A Malian Writer Finds a Postmortem Revival: How a French literary event in 2021 brought author Yambo Ouologuem back to life

In November 2021, a major event occurred in the French literary world: A 31-year-old Senegalese writer, Mohamed Mbougar Sarr, won the country’s most prestigious literary award, the Prix Goncourt, for his novel “La plus secrète mémoire des hommes” (“The Most Secret Memory of Men”). It was the first time an author from sub-Saharan Africa had won the prize, and it stirred discussions pertaining to Francophone literature, colonialism, postcolonialism, as well as bringing to the fore the saga of a forgotten author.

Mbougar Sarr’s book tells the story of a young Senegalese writer living in present-day Paris who is captivated by the discovery of a novel published in 1938 by another Senegalese author, a mysterious T.C. Elimane. Hailed as the “Black Rimbaud,” Elimane experiences a fleeting moment of glory, but then, accused of plagiarism, he disappears, leaving behind an ill-fated novel.

The inspiration for Mbougar Sarr’s novel began with the tragic and true story of Malian author Yambo Ouologuem, who at age 28 won the 1968 Prix Renaudot, France’s second-most prestigious literary prize, for his novel “Le devoir de violence” (“Bound to Violence”); a first for an author from the African continent. The book, a sweeping portrait of African history with plenty of sex and violence, was hailed as a masterpiece and translated into more than 10 languages.

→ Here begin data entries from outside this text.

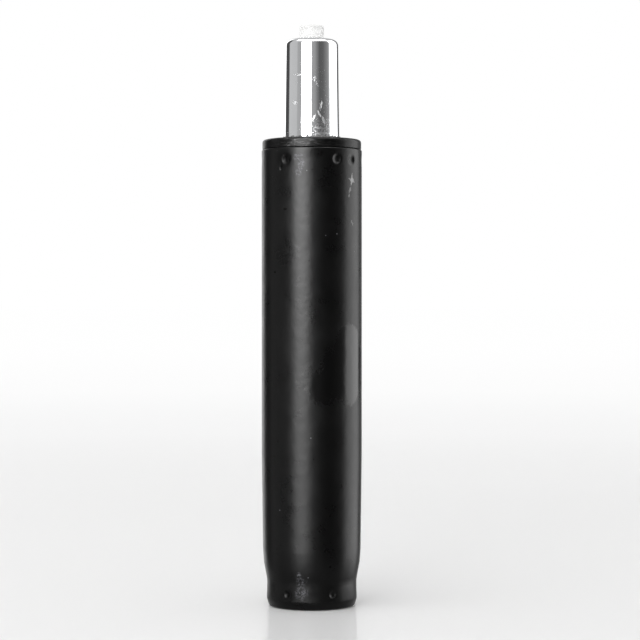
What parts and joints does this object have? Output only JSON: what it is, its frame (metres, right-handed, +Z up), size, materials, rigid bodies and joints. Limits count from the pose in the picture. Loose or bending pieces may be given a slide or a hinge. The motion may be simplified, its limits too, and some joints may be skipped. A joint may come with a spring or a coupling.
{
  "type": "chair gas lift cylinder",
  "caption": "Gas lift cylinder for a swivel chair: a chromed tube with a white release button slides and turns in a black tapered column that stands in the chair's base.",
  "frame": {"origin": "centre of the column's foot ring, at the bottom of the part, which stands on it", "axes": "+Z up along the lift's axis, -Y to the front, the side that the picture shows, +X to the right"},
  "size_m": [0.05, 0.05, 0.289],
  "materials": {
    "black_powder_coat": "satin",
    "black_plastic": "satin",
    "chrome": "polished",
    "white_plastic": "satin",
    "natural_plastic": "satin",
    "steel": "satin",
    "bearing_steel": "polished",
    "spring_steel": "satin",
    "aluminium": "satin",
    "brass": "satin",
    "black_rubber": "matte"
  },
  "bodies": {
    "column": {"outer_tube": "black_powder_coat", "guide_bush": "black_plastic", "base_plug": "steel", "lower_race": "bearing_steel"},
    "bearing": {"ball_cage": "brass", "bearing_balls": "bearing_steel"},
    "rod": {"piston_rod": "chrome", "upper_race": "bearing_steel", "bumper_washer": "steel", "bumper": "black_rubber", "rod_washer": "steel", "rod_clip": "spring_steel", "piston": "aluminium", "piston_seal": "black_rubber", "piston_washers": "steel", "piston_nut": "steel"},
    "cylinder": {"pressure_tube": "chrome", "inner_tube": "steel", "rod_guide": "aluminium", "rod_seal": "black_rubber", "backup_ring": "natural_plastic", "flow_ring": "aluminium", "valve_body": "aluminium", "valve_body_seals": "black_rubber", "stem_seals": "black_rubber", "stem_bush": "natural_plastic", "valve_retainer": "white_plastic"},
    "release": {"valve_pin": "bearing_steel", "release_button": "white_plastic"}
  },
  "joints": [
    {"name": "seat_swivel", "type": "hinge", "parent": "column", "child": "rod", "pos_m": [0, 0, 0.0147], "axis": [0, 0, 1], "continuous": true},
    {"name": "bearing_roll", "type": "hinge", "parent": "column", "child": "bearing", "pos_m": [0, 0, 0.0147], "axis": [0, 0, 1], "continuous": true},
    {"name": "lift", "type": "slide", "parent": "rod", "child": "cylinder", "axis": [0, 0, 1], "range_m": [0, 0.14]},
    {"name": "release_press", "type": "slide", "parent": "cylinder", "child": "release", "axis": [0, 0, -1], "range_m": [0, 0.003], "stiffness_N_per_m": 5000}
  ],
  "couplings": [
    {"joint": "bearing_roll", "follows": "seat_swivel", "ratio": 0.5}
  ]
}
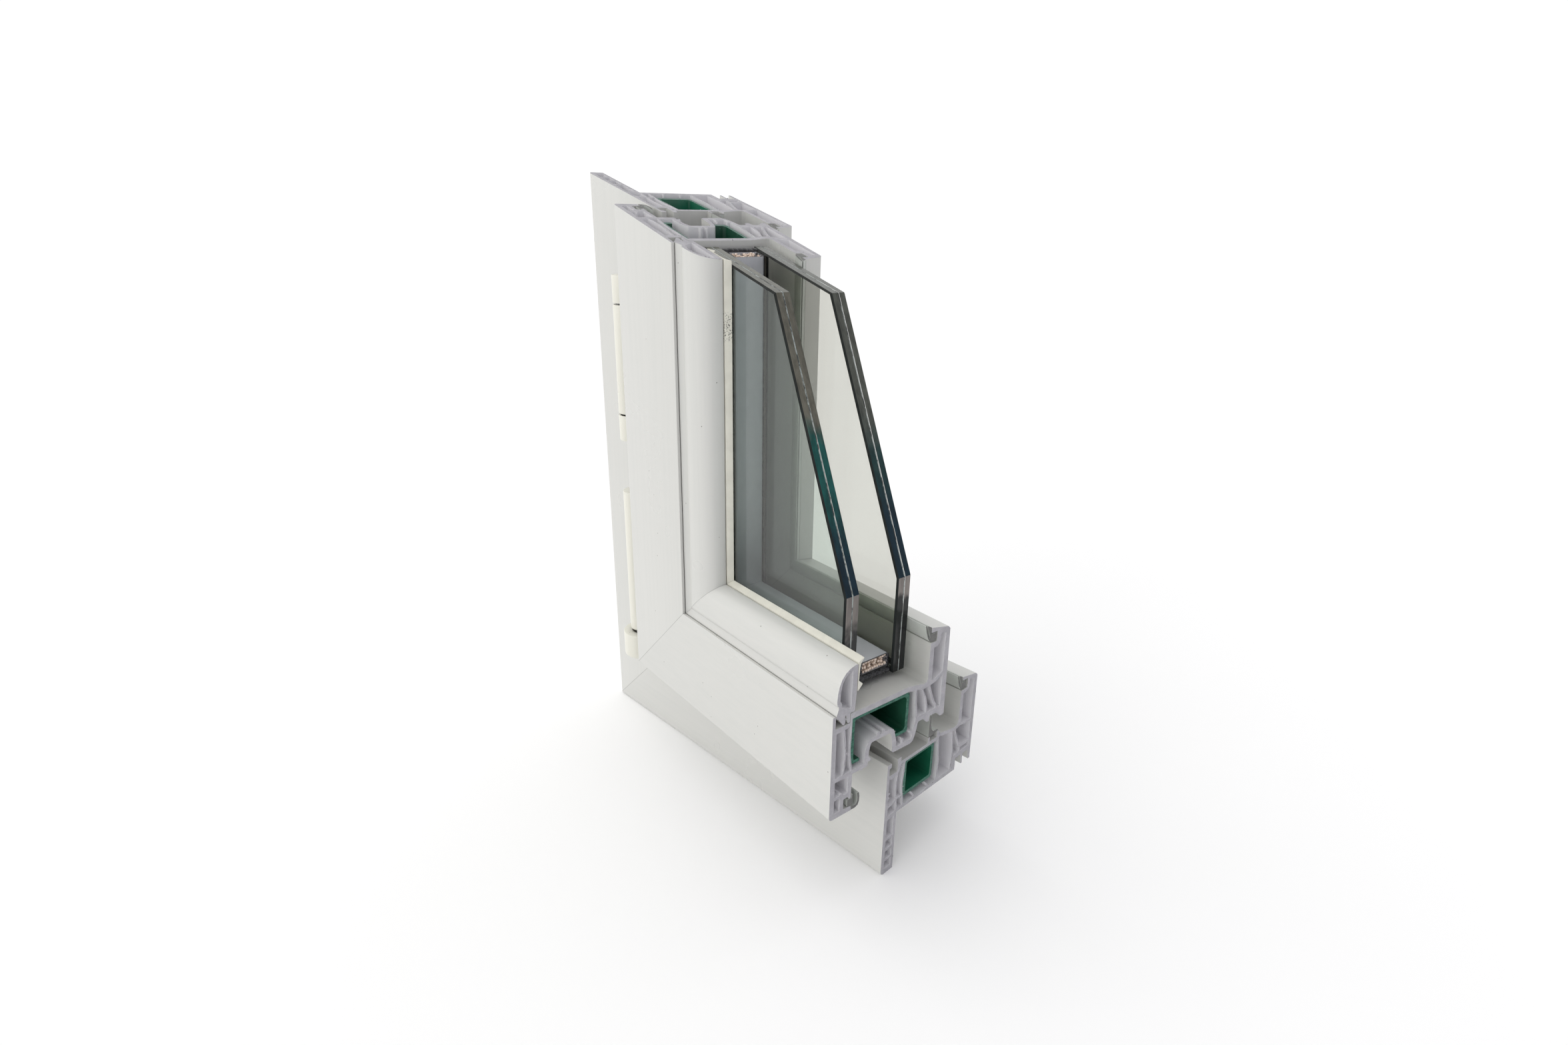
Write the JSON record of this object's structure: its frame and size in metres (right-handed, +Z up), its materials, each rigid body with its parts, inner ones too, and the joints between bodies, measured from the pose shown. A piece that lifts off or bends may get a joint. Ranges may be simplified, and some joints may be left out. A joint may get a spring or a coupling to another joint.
{
  "type": "casement window corner section",
  "caption": "Cut-away corner of an inward-opening plastic casement window, with steel-reinforced frame, hinged sash, seals, glazing bead and laminated double glazing.",
  "frame": {"origin": "a point on the frame's sill face, where the rail sits on the sill", "axes": "+X along the bottom rail from the hinge side to the sawn end, +Y from the room side to the outdoor side, +Z up along the hinge jamb"},
  "size_m": [0.2343, 0.109, 0.3268],
  "materials": {
    "upvc": "smooth extruded white with matt sawn ends",
    "gasket": "matt grey",
    "bead_seal": "matt cream",
    "reinforcement": "dark green primer on steel",
    "glass": "clear with polished dark edges",
    "interlayer": "clear film, milky at the cut edge",
    "spacer": "matt mill finish",
    "desiccant": "small matt beige beads",
    "sealant": "matt black",
    "packer": "matt blue",
    "hinge_metal": "bright zinc",
    "hinge_cover": "satin ivory"
  },
  "bodies": {
    "frame": {"frame_rail_profile": "upvc", "frame_rail_steel": "reinforcement", "frame_rail_centre_seal": "gasket", "frame_rail_outdoor_seal": "gasket", "frame_jamb_profile": "upvc", "frame_jamb_steel": "reinforcement", "frame_jamb_centre_seal": "gasket", "frame_jamb_outdoor_seal": "gasket", "upper_hinge_top_knuckle": "hinge_metal", "upper_hinge_bottom_knuckle": "hinge_metal", "upper_hinge_pin": "hinge_metal", "upper_hinge_top_cover": "hinge_cover", "upper_hinge_bottom_cover": "hinge_cover", "lower_hinge_cup": "hinge_cover", "lower_hinge_socket": "hinge_metal"},
    "sash": {"sash_rail_profile": "upvc", "sash_rail_steel": "reinforcement", "sash_rail_overlap_seal": "gasket", "sash_rail_glass_seal": "gasket", "bead_rail": "upvc", "bead_rail_seal": "bead_seal", "spacer_bar_rail": "spacer", "desiccant_rail": "desiccant", "edge_sealant_rail": "sealant", "butyl_room_rail": "sealant", "butyl_outdoor_rail": "sealant", "glazing_packer_rail": "packer", "sash_jamb_profile": "upvc", "sash_jamb_steel": "reinforcement", "sash_jamb_overlap_seal": "gasket", "sash_jamb_glass_seal": "gasket", "bead_jamb": "upvc", "bead_jamb_seal": "bead_seal", "spacer_bar_jamb": "spacer", "desiccant_jamb": "desiccant", "edge_sealant_jamb": "sealant", "butyl_room_jamb": "sealant", "butyl_outdoor_jamb": "sealant", "glazing_packer_jamb": "packer", "inner_pane_room_sheet": "glass", "inner_pane_interlayer": "interlayer", "inner_pane_outdoor_sheet": "glass", "outer_pane_room_sheet": "glass", "outer_pane_interlayer": "interlayer", "outer_pane_outdoor_sheet": "glass", "upper_hinge_middle_knuckle": "hinge_metal", "upper_hinge_middle_cover": "hinge_cover", "lower_hinge_arm": "hinge_metal", "lower_hinge_pin": "hinge_metal", "lower_hinge_arm_cover": "hinge_cover"}
  },
  "joints": [
    {"name": "sash_turn", "type": "hinge", "parent": "frame", "child": "sash", "pos_m": [-0.0729, -0.0412, 0.1276], "axis": [0, 0, -1], "range_deg": [-5.94, 90], "deforming": ["frame_rail_centre_seal", "frame_jamb_centre_seal", "frame_rail_outdoor_seal", "frame_jamb_outdoor_seal"]}
  ]
}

In 1972, after penning a few more books, some under pseudonyms, Ouologuem was accused of plagiarism for “Le devoir de violence.” After fruitless attempts to defend himself, he returned to Mali, devastated, never to publish again.

Here, we must introduce Christopher Wise, an American academic and a Fulbright professor at the University of Ouagadougou in Burkina Faso in 1996, who had read texts by Ouologuem in graduate school when postcolonial studies didn’t exist in the U.S. “Chinua Achebe [a prominent Nigerian novelist] was read in anthropology and not in comparative literature classes,” he said.

Wise was one of the few Westerners to have met Ouologuem after the author moved back to Mali definitively in 1978. This encounter changed his life, he said, and led him to turn the focus of his studies on El Hadj Omar Tall and Sahelian culture for 25 years.